> [Brief] Find the line containing "LEFT_TURN, LEFT_RUNS, False)" and copy it exactly, along with every line after it up to and including the line containing "points = [vertex.co". Copy nothing else.

##### Provided material #####

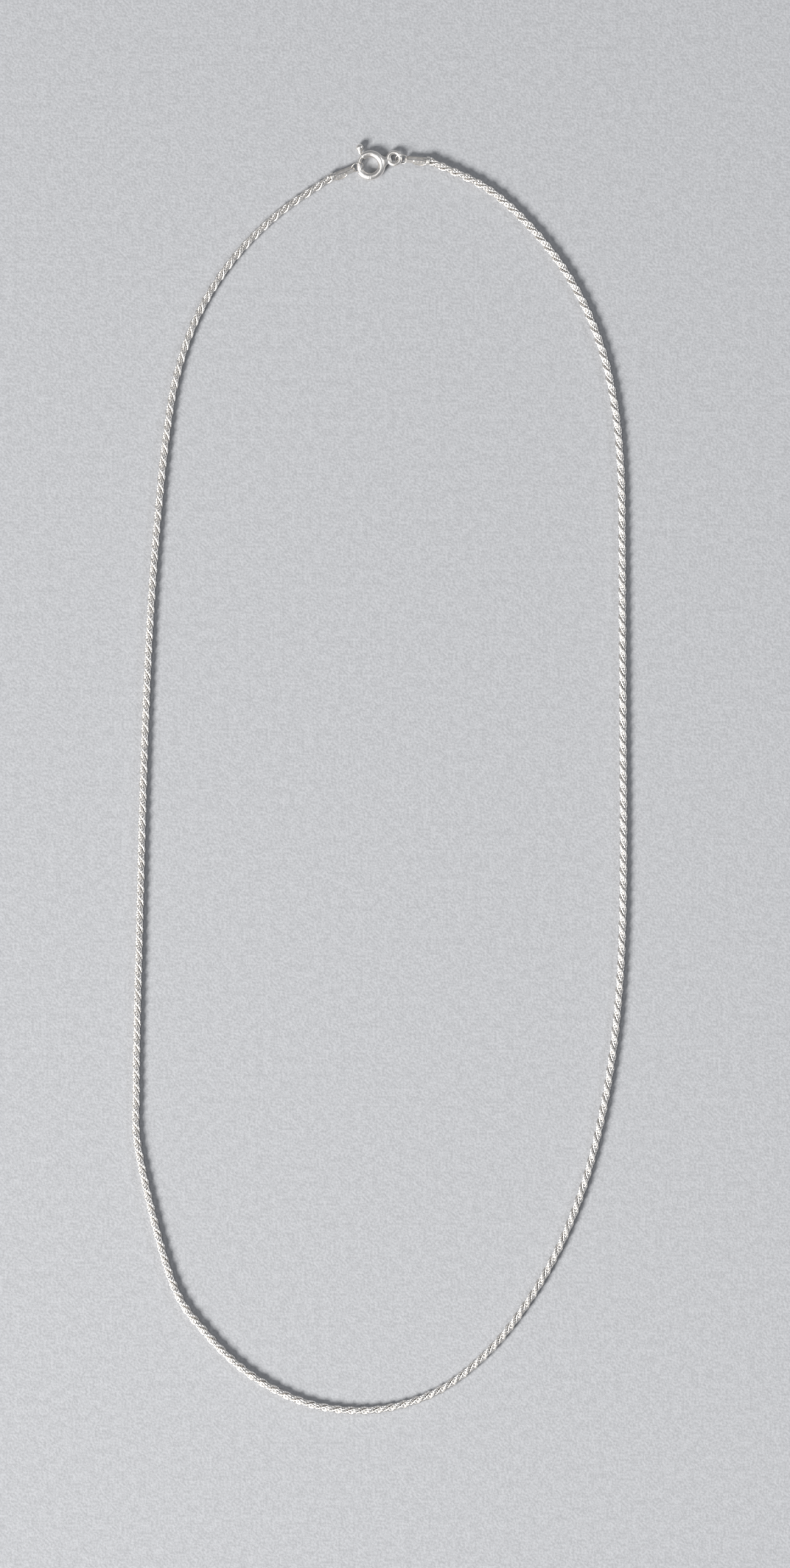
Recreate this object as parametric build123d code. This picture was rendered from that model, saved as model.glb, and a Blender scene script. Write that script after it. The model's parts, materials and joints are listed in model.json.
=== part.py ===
"""Rope-chain necklace, closed by a spring-ring clasp and laid flat in a long oval loop.

The origin is the middle of the loop on the surface that it lies on. +Y runs along the loop to the
clasp, +X to the side of the fixed eye, and +Z is up. Sizes are in millimetres.

The chain is two strands of fine rings twisted round each other. Here it is a row of short round runs
with a hinge between each run and the next, so that it drapes as a chain does. A branch of runs hangs
from each side of the clasp, and the loop is open where the last runs of the two branches meet.
"""

from build123d import *
import os
from math import cos, radians, sin

# Chain
CHAIN_RADIUS = 0.70
LEFT_RUNS, RIGHT_RUNS = 17, 27
RUN_GAP = 0.12              # between the round ends of two runs
OPEN_GAP = 0.30             # between the last runs of the two branches
STRAIGHT = 0.02             # a run that bows less than this is made straight
# The loop's route from the left collar down, round the bottom and up to the right collar
ROUTE = [
    (-14.7, 98.8), (-23.4, 91.0), (-33.3, 74.3), (-37.0, 55.2), (-38.8, 35.7), (-39.9, 16.1),
    (-40.6, -3.4), (-41.1, -23.0), (-41.6, -42.5), (-41.4, -62.1), (-37.6, -81.2), (-27.2, -97.6),
    (-10.4, -107.3), (8.4, -105.4), (23.0, -92.6), (32.6, -75.6), (38.1, -56.8), (40.8, -37.5),
    (41.6, -17.9), (41.6, 1.6), (41.5, 21.2), (41.4, 40.8), (40.6, 60.3), (35.8, 79.2), (24.9, 95.3),
    (15.7, 102.7),
]

# Clasp ring and bolt; angles are degrees round the ring from +X
CLASP_CENTRE = (-1.7, 105.0)
CLASP_HEIGHT = 0.92         # from the surface to the middle of the clasp, links and tags
RING_RADIUS = 1.975         # to the middle of the tube
TUBE_RADIUS = 0.62
BORE_RADIUS = 0.38
GATE_START, GATE_END = 132, 216
BOLT_RADIUS = 0.33
BOLT_BACK, BOLT_TIP = 88, 223
BOLT_TRAVEL = 66
SLOT_WIDTH = 0.50
SLOT_PAST = 7               # how far the slot runs past the trigger's open position
TRIGGER_AT = 129
STEM_RADIUS = 0.20
NECK_RADIUS = 0.30          # where the trigger's bead narrows to its stem
BEAD_RADIUS = 0.66
BEAD_PLACE = (-1.77, 3.00)  # from the ring's centre
SPRING_OUTER, SPRING_INNER = 0.33, 0.19
SPRING_SLACK = 1
STOP_AT, STOP_SPAN = -62, 14

# Fixed eye
EYE_TURN = 16               # direction of the eye from the ring's centre
EYE_DISTANCE = 4.28
EYE_RADIUS = 1.02
EYE_WIRE = 0.36
BRIDGE_HALF_WIDTH, BRIDGE_HALF_HEIGHT = 0.60, 0.36

# Connectors at the two ends of the chain; each hangs from a jump ring
LEFT_SEAT_AT = 186          # where the left jump ring hangs on the bolt
LEFT_TURN, RIGHT_TURN = 202.0, -4.3
ROLL = 40                   # how far the jump rings and tags lie over
LINK_RADIUS = 1.03
LINK_WIRE = 0.12
LINK_SEAT = 0.26            # from the jump ring's centre to the middle of what it hangs on
TAG_SEAT = 0.97             # from the jump ring's centre to the middle of the tag's fold
TAG_INNER, TAG_OUTER = 0.28, 0.46
TAG_HEIGHT = 0.76
TAG_LEGS = 3.17
SHANK_RADIUS = 0.50
SHANK_START, SHANK_END = 2.79, 3.57
COLLAR_START, COLLAR_END = 3.29, 3.89
COLLAR_RADIUS, COLLAR_BORE = 0.75, 0.52
COLLAR_ROUND = 0.12
CHAIN_START = 3.91
CHAIN_NECK = 0.28           # how far the chain's soldered end goes into the collar
PLAQUE_LENGTH, PLAQUE_WIDTH, PLAQUE_THICKNESS = 2.40, 1.30, 0.24
PLAQUE_AT = 2.19            # from the tag's fold to the plaque's middle
PLAQUE_RIM, PLAQUE_RECESS = 0.14, 0.07

UP = Vector(0, 0, 1)
nodes = {}
hinges = []


def direction(degrees):
    return Vector(cos(radians(degrees)), sin(radians(degrees)), 0)


def rod(start, end, radius):
    """A round rod from one point to another."""
    return extrude(Plane(start, z_dir=end - start) * Circle(radius), (end - start).length)


# ---------------------------------------------------------------- clasp

ring_centre = Vector(*CLASP_CENTRE, CLASP_HEIGHT)
eye_centre = ring_centre + direction(EYE_TURN) * EYE_DISTANCE


def on_the_ring(degrees):
    return ring_centre + direction(degrees) * RING_RADIUS


def round_the_ring(section, start, end):
    """Sweeps a section, drawn about the middle of the tube, round the clasp ring."""
    plane = Plane(on_the_ring(start), x_dir=direction(start), z_dir=direction(start - 90))
    return revolve(plane * section, Axis(ring_centre, UP), end - start)


def make_clasp_ring():
    tube = round_the_ring(Circle(TUBE_RADIUS) - Circle(BORE_RADIUS), GATE_END, GATE_START + 360)
    outer_wall = Pos(TUBE_RADIUS, 0) * Rectangle(2 * TUBE_RADIUS, SLOT_WIDTH)
    slot = round_the_ring(outer_wall, TRIGGER_AT - BOLT_TRAVEL - SLOT_PAST, GATE_START + 2)
    return tube - slot


def make_eye():
    """The eye and the bridge that joins it to the ring's tube."""
    toward = direction(EYE_TURN)
    eye = Plane(eye_centre, x_dir=toward, z_dir=UP) * Torus(EYE_RADIUS, EYE_WIRE)
    section = Plane(ring_centre, x_dir=direction(EYE_TURN + 90), z_dir=toward)
    bridge = extrude(section * Ellipse(BRIDGE_HALF_WIDTH, BRIDGE_HALF_HEIGHT), EYE_DISTANCE - EYE_RADIUS)
    tube = round_the_ring(Circle(TUBE_RADIUS), 0, 360)
    core = extrude(Plane(ring_centre) * Circle(RING_RADIUS), TUBE_RADIUS, both=True)
    return eye + (bridge - tube - core)


def make_bolt():
    return round_the_ring(Circle(BOLT_RADIUS), BOLT_BACK, BOLT_TIP) + (
        Pos(*on_the_ring(BOLT_TIP)) * Sphere(BOLT_RADIUS)
    )


def make_trigger():
    """A stem that stands on the bolt and comes out of the slot, and a pear-shaped bead."""
    root = on_the_ring(TRIGGER_AT)
    neck = root + direction(TRIGGER_AT) * (TUBE_RADIUS + NECK_RADIUS / 2)
    bead_centre = ring_centre + Vector(*BEAD_PLACE, 0)
    rise = bead_centre - neck
    taper = Plane(neck + rise / 2, z_dir=rise) * Cone(NECK_RADIUS, 0.92 * BEAD_RADIUS, rise.length)
    pear = taper + Pos(*neck) * Sphere(NECK_RADIUS) + Pos(*bead_centre) * Sphere(BEAD_RADIUS)
    return rod(root, neck, STEM_RADIUS) + pear - nodes["clasp_bolt"]


def make_spring():
    coil = Circle(SPRING_OUTER) - Circle(SPRING_INNER)
    return round_the_ring(coil, STOP_AT + STOP_SPAN / 2 + SPRING_SLACK, BOLT_BACK - SPRING_SLACK)


def make_spring_stop():
    return round_the_ring(Circle(BORE_RADIUS), STOP_AT - STOP_SPAN / 2, STOP_AT + STOP_SPAN / 2)


nodes["clasp_ring"] = make_clasp_ring()
nodes["clasp_eye"] = make_eye()
nodes["clasp_bolt"] = make_bolt()
nodes["clasp_trigger"] = make_trigger()
nodes["clasp_spring"] = make_spring()
nodes["clasp_spring_stop"] = make_spring_stop()
hinges.append(("bolt_turn", ring_centre, -UP))


# ---------------------------------------------------------------- connectors


def make_link(frame):
    return frame * Pos(LINK_SEAT, 0, 0) * Rot(90, 0, 0) * Torus(LINK_RADIUS, LINK_WIRE)


def make_tag(frame):
    """A strip folded round the jump ring, its legs closed on a shank that enters the collar."""
    legs = Pos(TAG_LEGS / 2, 0) * Rectangle(TAG_LEGS, 2 * TAG_OUTER) + Circle(TAG_OUTER)
    between = Pos(TAG_LEGS / 2, 0) * Rectangle(TAG_LEGS, 2 * TAG_INNER) + Circle(TAG_INNER)
    strip = extrude(legs - between, TAG_HEIGHT / 2, both=True)
    shank = rod(Vector(SHANK_START, 0, 0), Vector(SHANK_END, 0, 0), SHANK_RADIUS)
    return frame * (strip + shank)


def make_plaque(frame, side):
    """A shallow oval dish on the outside of one leg of the tag."""
    face = Plane((PLAQUE_AT, side * TAG_OUTER, 0), x_dir=(1, 0, 0), z_dir=(0, side, 0))
    length, width = PLAQUE_LENGTH / 2, PLAQUE_WIDTH / 2
    plate = extrude(Ellipse(length, width), PLAQUE_THICKNESS)
    recess = extrude(Ellipse(length - PLAQUE_RIM, width - PLAQUE_RIM), PLAQUE_RECESS)
    dish = plate - Pos(0, 0, PLAQUE_THICKNESS - PLAQUE_RECESS) * recess
    return frame * (face.location * dish)


def make_collar(frame):
    outside = rod(Vector(COLLAR_START, 0, 0), Vector(COLLAR_END, 0, 0), COLLAR_RADIUS)
    outside = fillet(outside.edges().filter_by(GeomType.CIRCLE), COLLAR_ROUND)
    bore = rod(Vector(COLLAR_START, 0, 0), Vector(COLLAR_END, 0, 0), COLLAR_BORE)
    return frame * (outside - bore)


def make_connector(name, seat, turn, side):
    """The jump ring, tag, plaque and collar at one end of the chain. Returns where the chain starts."""
    along = direction(turn)
    down_the_page = direction(turn - 90 * side)
    rolled = UP * cos(radians(ROLL)) + down_the_page * sin(radians(ROLL))
    link_frame = Plane(seat, x_dir=along, z_dir=rolled).location
    fold = seat + along * (LINK_SEAT + TAG_SEAT)
    tag_frame = Plane(fold, x_dir=along, z_dir=rolled).location
    nodes[f"{name}_jump_ring"] = make_link(link_frame)
    nodes[f"{name}_tag"] = make_tag(tag_frame)
    nodes[f"{name}_plaque"] = make_plaque(tag_frame, side)
    nodes[f"{name}_collar"] = make_collar(tag_frame)
    hinges.append((f"{name}_jump_ring_swing", seat, direction(turn + 90)))
    hinges.append((f"{name}_tag_swing", fold, rolled))
    return fold + along * CHAIN_START


left_seat = on_the_ring(LEFT_SEAT_AT)
right_seat = eye_centre + direction(RIGHT_TURN) * EYE_RADIUS
left_start = make_connector("left", left_seat, LEFT_TURN, 1)
right_start = make_connector("right", right_seat, RIGHT_TURN, -1)


# ---------------------------------------------------------------- chain

chain_route = Spline((left_start.X, left_start.Y), *ROUTE, (right_start.X, right_start.Y))


def on_the_route(distance):
    """The point at a distance along the chain. Only its two ends are off the surface."""
    at_an_end = min(distance, chain_route.length - distance) < STRAIGHT
    height = CLASP_HEIGHT if at_an_end else CHAIN_RADIUS
    flat = chain_route.position_at(distance, position_mode=PositionMode.LENGTH)
    return Vector(flat.X, flat.Y, height)


def make_run(start, end, first_trim, last_trim):
    """A round bar along the route with ball ends, each trimmed back from the hinge beside it."""
    first, last = on_the_route(start), on_the_route(end)
    middle = on_the_route((start + end) / 2)
    middle.Z = (first.Z + last.Z) / 2
    bow = (middle - (first + last) / 2).length
    path = Line(first, last) if bow < STRAIGHT else ThreePointArc(first, middle, last)
    path = path.trim(first_trim / path.length, 1 - last_trim / path.length)
    bar = sweep(Plane(path @ 0, z_dir=path % 0) * Circle(CHAIN_RADIUS), path)
    return bar + Pos(*(path @ 0)) * Sphere(CHAIN_RADIUS) + Pos(*(path @ 1)) * Sphere(CHAIN_RADIUS)


def make_branch(name, turn, runs, flip):
    """The runs from one collar to the open place in the loop, each hinged to the one before."""
    pitch = chain_route.length / (LEFT_RUNS + RIGHT_RUNS)
    trim = CHAIN_RADIUS + RUN_GAP / 2
    open_trim = CHAIN_RADIUS + OPEN_GAP / 2
    for n in range(runs):
        start, end = n * pitch, (n + 1) * pitch
        if flip:
            start, end = chain_route.length - start, chain_route.length - end
        last = n == runs - 1
        run = make_run(start, end, trim if n else CHAIN_RADIUS, open_trim if last else trim)
        if n == 0:
            root, along = on_the_route(start), direction(turn)
            run += rod(root - along * CHAIN_NECK, root + along * CHAIN_RADIUS, SHANK_RADIUS)
        nodes[f"{name}_chain_{n + 1:02}"] = run
        if not last:
            hinge = on_the_route(end)
            along = on_the_route(end + (start - end) / 8) - on_the_route(end - (start - end) / 8)
            sideways = UP.cross(along).normalized()
            turned = radians(45 + 90 * n)
            axis = sideways * cos(turned) + UP * sin(turned)
            hinges.append((f"{name}_chain_bend_{n + 1:02}", hinge, axis))


make_branch("left", LEFT_TURN, LEFT_RUNS, False)
make_branch("right", RIGHT_TURN, RIGHT_RUNS, True)

os.makedirs("parts", exist_ok=True)
for name, shape in nodes.items():
    export_step(shape, f"parts/{name}.step")

print(f"chain {chain_route.length:.1f} mm")
for name, place, axis in hinges:
    print(name, *(f"{value:.4f}" for value in (*place, *axis)))
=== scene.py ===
"""Rope-chain necklace with a spring-ring clasp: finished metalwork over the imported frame."""

import json
from math import cos, floor, pi, radians, sin, tau

import bmesh
import bpy
from mathutils import Matrix, Vector

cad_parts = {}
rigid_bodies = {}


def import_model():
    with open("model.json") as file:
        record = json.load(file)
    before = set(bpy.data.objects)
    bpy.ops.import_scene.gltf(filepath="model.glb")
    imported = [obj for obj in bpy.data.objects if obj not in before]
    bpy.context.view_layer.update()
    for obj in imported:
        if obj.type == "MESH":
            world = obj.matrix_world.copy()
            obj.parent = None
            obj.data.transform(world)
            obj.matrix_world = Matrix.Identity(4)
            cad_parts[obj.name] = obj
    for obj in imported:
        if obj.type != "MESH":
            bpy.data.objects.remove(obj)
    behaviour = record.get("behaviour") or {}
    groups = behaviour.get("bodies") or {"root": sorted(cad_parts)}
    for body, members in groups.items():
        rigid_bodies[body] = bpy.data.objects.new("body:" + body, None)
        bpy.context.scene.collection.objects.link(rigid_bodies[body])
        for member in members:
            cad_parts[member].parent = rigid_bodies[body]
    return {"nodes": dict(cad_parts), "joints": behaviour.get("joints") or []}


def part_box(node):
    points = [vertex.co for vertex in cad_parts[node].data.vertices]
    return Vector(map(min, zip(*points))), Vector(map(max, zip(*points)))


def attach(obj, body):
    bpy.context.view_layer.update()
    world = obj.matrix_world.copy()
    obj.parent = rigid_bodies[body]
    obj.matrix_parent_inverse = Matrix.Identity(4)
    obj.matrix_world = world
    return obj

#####

> [Exercise output]
make_branch("left", LEFT_TURN, LEFT_RUNS, False)
make_branch("right", RIGHT_TURN, RIGHT_RUNS, True)

os.makedirs("parts", exist_ok=True)
for name, shape in nodes.items():
    export_step(shape, f"parts/{name}.step")

print(f"chain {chain_route.length:.1f} mm")
for name, place, axis in hinges:
    print(name, *(f"{value:.4f}" for value in (*place, *axis)))
=== scene.py ===
"""Rope-chain necklace with a spring-ring clasp: finished metalwork over the imported frame."""

import json
from math import cos, floor, pi, radians, sin, tau

import bmesh
import bpy
from mathutils import Matrix, Vector

cad_parts = {}
rigid_bodies = {}


def import_model():
    with open("model.json") as file:
        record = json.load(file)
    before = set(bpy.data.objects)
    bpy.ops.import_scene.gltf(filepath="model.glb")
    imported = [obj for obj in bpy.data.objects if obj not in before]
    bpy.context.view_layer.update()
    for obj in imported:
        if obj.type == "MESH":
            world = obj.matrix_world.copy()
            obj.parent = None
            obj.data.transform(world)
            obj.matrix_world = Matrix.Identity(4)
            cad_parts[obj.name] = obj
    for obj in imported:
        if obj.type != "MESH":
            bpy.data.objects.remove(obj)
    behaviour = record.get("behaviour") or {}
    groups = behaviour.get("bodies") or {"root": sorted(cad_parts)}
    for body, members in groups.items():
        rigid_bodies[body] = bpy.data.objects.new("body:" + body, None)
        bpy.context.scene.collection.objects.link(rigid_bodies[body])
        for member in members:
            cad_parts[member].parent = rigid_bodies[body]
    return {"nodes": dict(cad_parts), "joints": behaviour.get("joints") or []}


def part_box(node):
    points = [vertex.co for vertex in cad_parts[node].data.vertices]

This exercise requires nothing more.